Tipp: Seien Sie skeptisch, wenn Ihnen Anbieter Produkte mit einem vermeintlichen gesundheitlichen Zusatznutzen wie „Extraportion Milch“ oder „viele Vitamine“ verkaufen wollen. Ein Blick auf die Nährwerttabelle zeigt, dass auch diese Produkte oft viel zu viel Zucker oder Fett enthalten.

8. Fehlende oder winzige Zutatenlisten

Bei vielen Verpackungen ist das Zutatenverzeichnis auf kleinstem Raum zusammengedrängt, kontrastarm und fast schon unleserlich. Rechtliche Schlupflöcher werden zudem gern ausgenutzt: Auf Getränken mit einem Alkoholgehalt über 1,2 Volumenprozent (außer Bier) darf es generell fehlen, ebenso bei manchen Käse- und Milcherzeugnissen oder auf sehr kleinen Verpackungen.

Tipp: Greifen Sie im Zweifelsfall zu einem ordentlich beschrifteten Produkt. Beschweren Sie sich beim Anbieter, wenn Zutatenlisten fehlen.

9. Füllmengen-Mogelpackungen

Um mehr Füllmenge vorzugaukeln, arbeiten manche Anbieter mit unverhältnismäßig viel Luft, doppelten Böden oder überdimensionierten Umkartons. Wenn Verbraucher die großen Verpackungen öffnen, finden sie teils eine wahre „Luftnummer“ vor – und müssen den Inhalt quasi erst mal suchen.

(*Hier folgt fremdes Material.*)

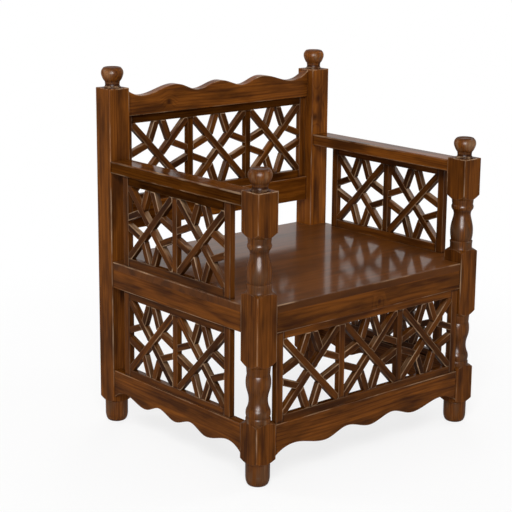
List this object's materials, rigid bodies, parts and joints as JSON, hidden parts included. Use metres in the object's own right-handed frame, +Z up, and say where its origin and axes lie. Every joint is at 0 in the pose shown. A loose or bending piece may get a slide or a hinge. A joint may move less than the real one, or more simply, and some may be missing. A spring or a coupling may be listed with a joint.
{
  "type": "wooden armchair",
  "caption": "Square wooden armchair with turned front posts, a flat bare seat, flat arms, wavy rails and pierced lattice panels in back and sides.",
  "frame": {"origin": "on the floor, in the middle between the four feet", "axes": "+Z up, +X to the right seen from the front, +Y towards the back, so the chair faces -Y"},
  "size_m": [0.722, 0.61, 0.9],
  "materials": {
    "frame_wood": "pine stained walnut brown, gloss lacquer",
    "seat_wood": "pine stained walnut brown, polished gloss lacquer",
    "lattice_wood": "pine slats stained walnut brown, lacquer"
  },
  "bodies": {
    "root": {"apron_front": "frame_wood", "apron_left": "frame_wood", "apron_right": "frame_wood", "arm_left": "frame_wood", "arm_right": "frame_wood", "back_panel_mullion_left": "lattice_wood", "back_panel_mullion_right": "lattice_wood", "back_panel_slats": "lattice_wood", "back_panel_stile_left": "lattice_wood", "back_panel_stile_right": "lattice_wood", "back_panel_strip_bottom": "lattice_wood", "back_panel_strip_top": "lattice_wood", "back_rail_lower": "frame_wood", "back_rail_upper": "frame_wood", "front_panel_mullion_left": "lattice_wood", "front_panel_mullion_right": "lattice_wood", "front_panel_slats": "lattice_wood", "front_panel_stile_left": "lattice_wood", "front_panel_stile_right": "lattice_wood", "front_panel_strip_bottom": "lattice_wood", "front_panel_strip_top": "lattice_wood", "left_lower_panel_mullion": "lattice_wood", "left_lower_panel_slats": "lattice_wood", "left_lower_panel_stile_front": "lattice_wood", "left_lower_panel_stile_rear": "lattice_wood", "left_lower_panel_strip_bottom": "lattice_wood", "left_lower_panel_strip_top": "lattice_wood", "left_upper_panel_mullion": "lattice_wood", "left_upper_panel_slats": "lattice_wood", "left_upper_panel_stile_front": "lattice_wood", "left_upper_panel_stile_rear": "lattice_wood", "left_upper_panel_strip_bottom": "lattice_wood", "left_upper_panel_strip_top": "lattice_wood", "post_front_left": "frame_wood", "post_front_right": "frame_wood", "post_rear_left": "frame_wood", "post_rear_right": "frame_wood", "right_lower_panel_mullion": "lattice_wood", "right_lower_panel_slats": "lattice_wood", "right_lower_panel_stile_front": "lattice_wood", "right_lower_panel_stile_rear": "lattice_wood", "right_lower_panel_strip_bottom": "lattice_wood", "right_lower_panel_strip_top": "lattice_wood", "right_upper_panel_mullion": "lattice_wood", "right_upper_panel_slats": "lattice_wood", "right_upper_panel_stile_front": "lattice_wood", "right_upper_panel_stile_rear": "lattice_wood", "right_upper_panel_strip_bottom": "lattice_wood", "right_upper_panel_strip_top": "lattice_wood", "seat_board": "seat_wood", "seat_rail_front": "frame_wood", "seat_rail_left": "frame_wood", "seat_rail_rear": "frame_wood", "seat_rail_right": "frame_wood"}
  },
  "joints": []
}
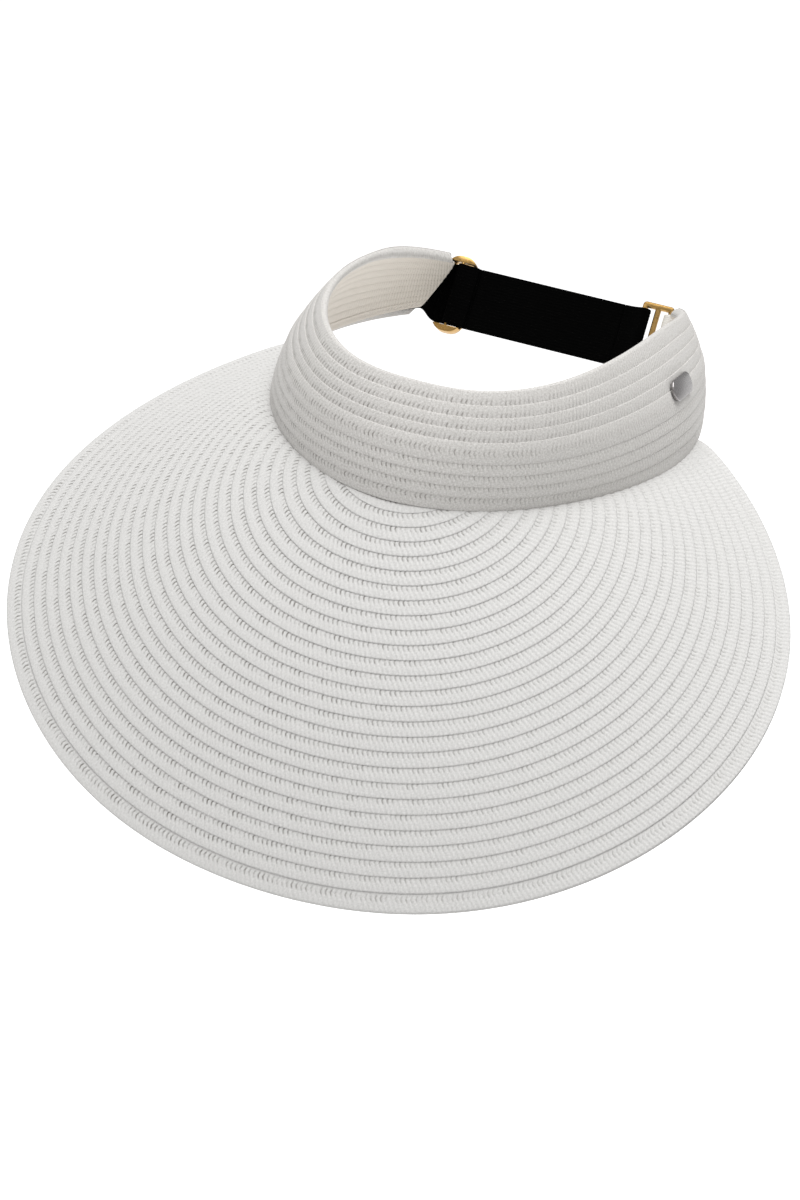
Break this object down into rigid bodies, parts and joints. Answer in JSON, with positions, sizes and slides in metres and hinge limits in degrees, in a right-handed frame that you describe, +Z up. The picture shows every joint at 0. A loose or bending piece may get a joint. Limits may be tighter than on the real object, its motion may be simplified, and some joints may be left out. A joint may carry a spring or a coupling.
{
  "type": "braided straw sun visor",
  "caption": "Wide-brimmed sun visor of sewn straw braid with an open crown, a conical headband and an elastic back strap with slider and bar connector.",
  "frame": {"origin": "middle of the head opening, level with the headband's lower edge", "axes": "+Z up along the wearer's head, -Y towards the wearer's front, +X towards the wearer's left"},
  "size_m": [0.3164, 0.3247, 0.1791],
  "materials": {
    "straw_braid": "flat-plaited pale straw braid, matt with a faint sheen",
    "lining_braid": "the same braid, lining side",
    "elastic": "black woven elastic with fine ribs",
    "gold_metal": "gold-plated zinc casting, polished",
    "tab_webbing": "pale woven cotton tape",
    "silver_metal": "nickel plate with a polished rim and brushed face"
  },
  "bodies": {
    "visor": {"brim": "straw_braid", "rim_braid": "straw_braid", "headband_outer": "straw_braid", "headband_lining": "lining_braid", "strap_anchor": "elastic", "tab_loop": "tab_webbing", "tab_anchor": "tab_webbing", "badge": "silver_metal", "badge_washer": "silver_metal"},
    "connector": {"connector": "gold_metal"},
    "strap": {"strap_main": "elastic", "strap_return": "elastic"},
    "slider": {"slider": "gold_metal", "strap_end_loop": "elastic"}
  },
  "joints": [
    {"name": "connector_swing", "type": "hinge", "parent": "visor", "child": "connector", "pos_m": [0.0491, 0.0949, 0.0078], "axis": [0, 0.5, 0.866], "range_deg": [-15, 15], "stiffness_Nm_per_rad": 0.02},
    {"name": "strap_swing", "type": "hinge", "parent": "visor", "child": "strap", "pos_m": [-0.054, 0.0971, 0.00655], "axis": [0, 0.5, 0.866], "range_deg": [-2.2, 2.2]},
    {"name": "slider_slide", "type": "slide", "parent": "strap", "child": "slider", "axis": [1, 0, 0], "range_m": [0, 0.04], "deforming": ["strap_return"]}
  ],
  "couplings": [
    {"joint": "strap_swing", "follows": "connector_swing", "ratio": -0.1319}
  ]
}
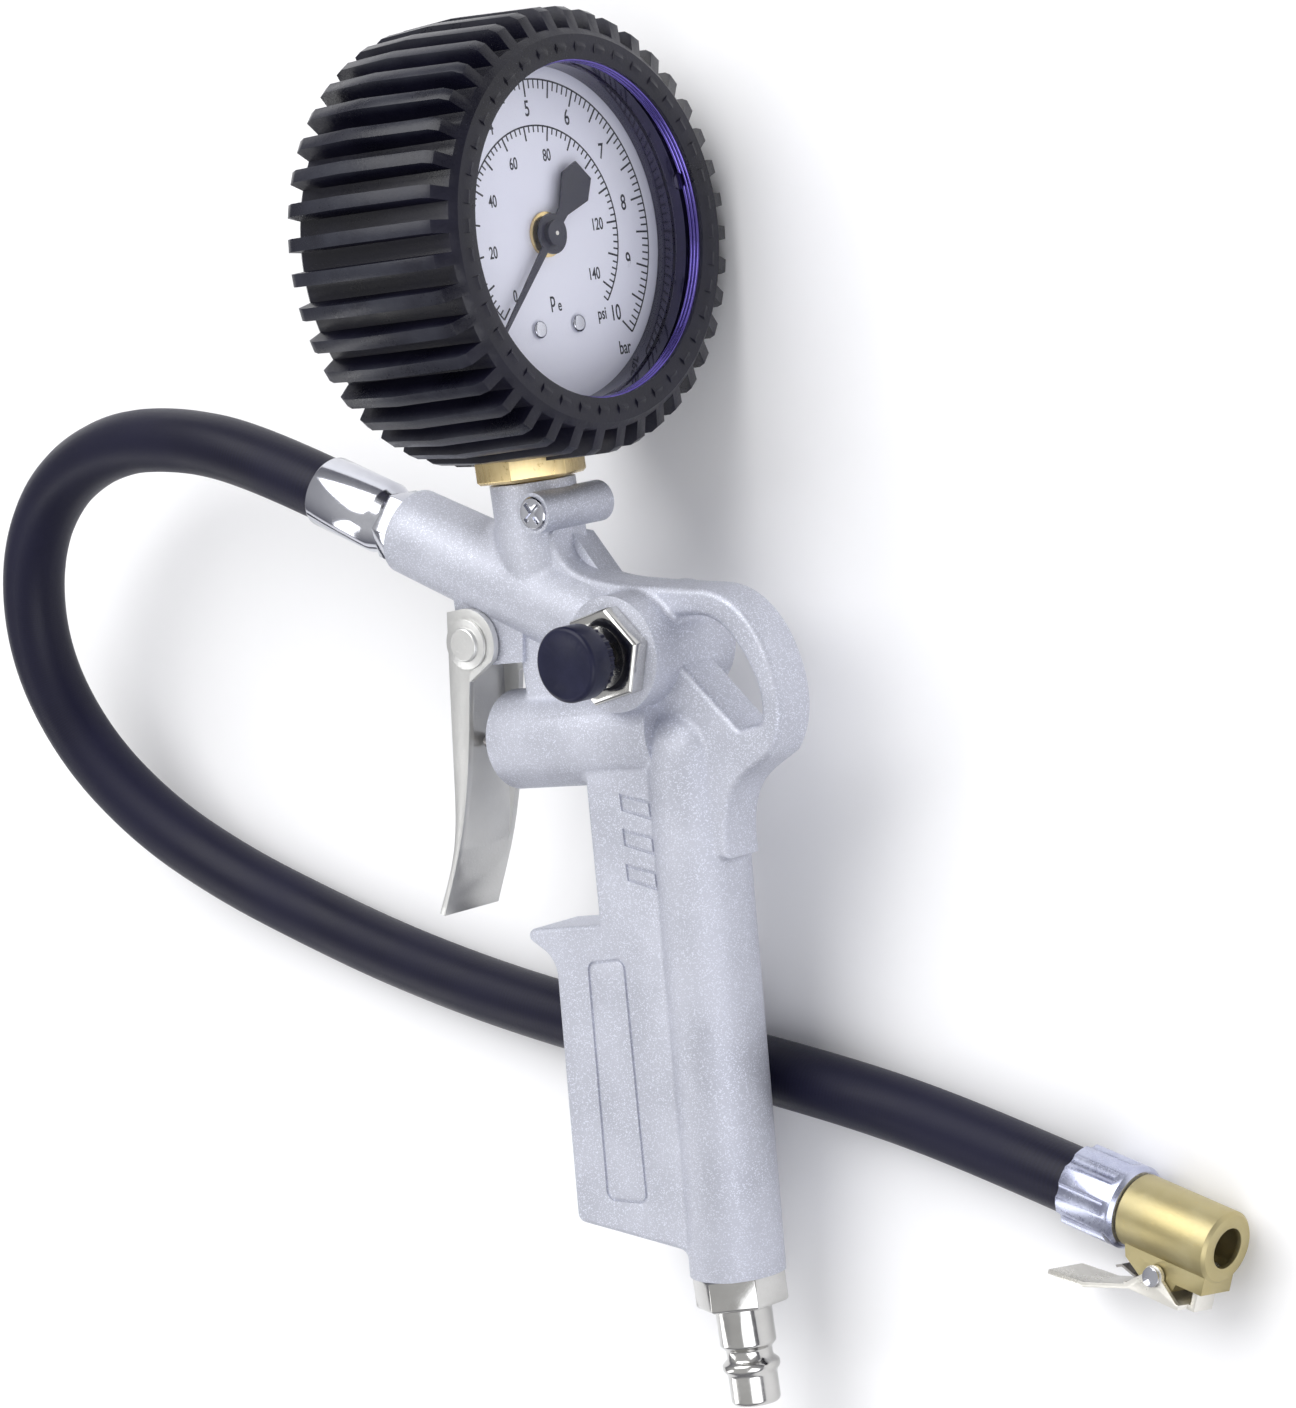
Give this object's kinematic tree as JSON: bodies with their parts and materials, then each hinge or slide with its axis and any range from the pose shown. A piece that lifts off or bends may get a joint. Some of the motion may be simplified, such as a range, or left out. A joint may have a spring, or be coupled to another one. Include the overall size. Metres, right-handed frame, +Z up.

Das Verhältnis von Inhalt und Verpackung ist nicht gesetzlich geregelt. Gerichte entscheiden im Einzelfall, ob eine Täuschung vorliegt, da nicht jede übergroße Verpackung verboten ist, z.B. bei Pralinen.

Tipp: Kommt ein Produkt im neuen Design daher, wird eine verbesserte Qualität beworben oder eine neue Sorte eingeführt, sollten sie misstrauisch sein und auf die Füllmenge achten. Wenn Sie erst zu Hause bemerken, dass in der „alten“ Verpackung im Vorratsschrank bei gleichem Preis mehr Inhalt steckt, können Sie beide fotografieren und die Fotos an die Verbraucherzentrale Hamburg (ernaehrung@vzhh.de) schicken. Ihr Fund wird dort in einer Liste veröffentlicht. Die Liste aller gemeldeten „geschrumpften“ Verpackungen finden Sie auf der Internetseite der Verbraucherzentrale Hamburg beim Thema „Ernährung + Lebensmittel“.

10. Lückenhafte Kennzeichnung loser Ware

Viele Käufer, die auf eine gute Produktqualität achten, bevorzugen „frische Lebensmittel“ vom Bäcker oder Metzger nebenan, vom Markt oder den Bedienungstheken der Supermärkte. Sie sind auch bereit, dafür einen höheren Preis zu zahlen.

Ob diese Einkaufsquellen aber tatsächlich eine bessere Qualität bieten, lässt sich für die Kundschaft kaum beurteilen. Denn die gesetzlichen Regelungen zur Kennzeichnung von loser Ware sind spärlich.

Tipp: Löchern Sie das Verkaufspersonal mit Nachfragen, wenn Sie etwas zur Zusammensetzung, Herstellung und Herkunft der Produkte wissen wollen. Händler sollen merken, dass es vorteilhaft für sie ist, wenn sie umfassend und ehrlich informieren.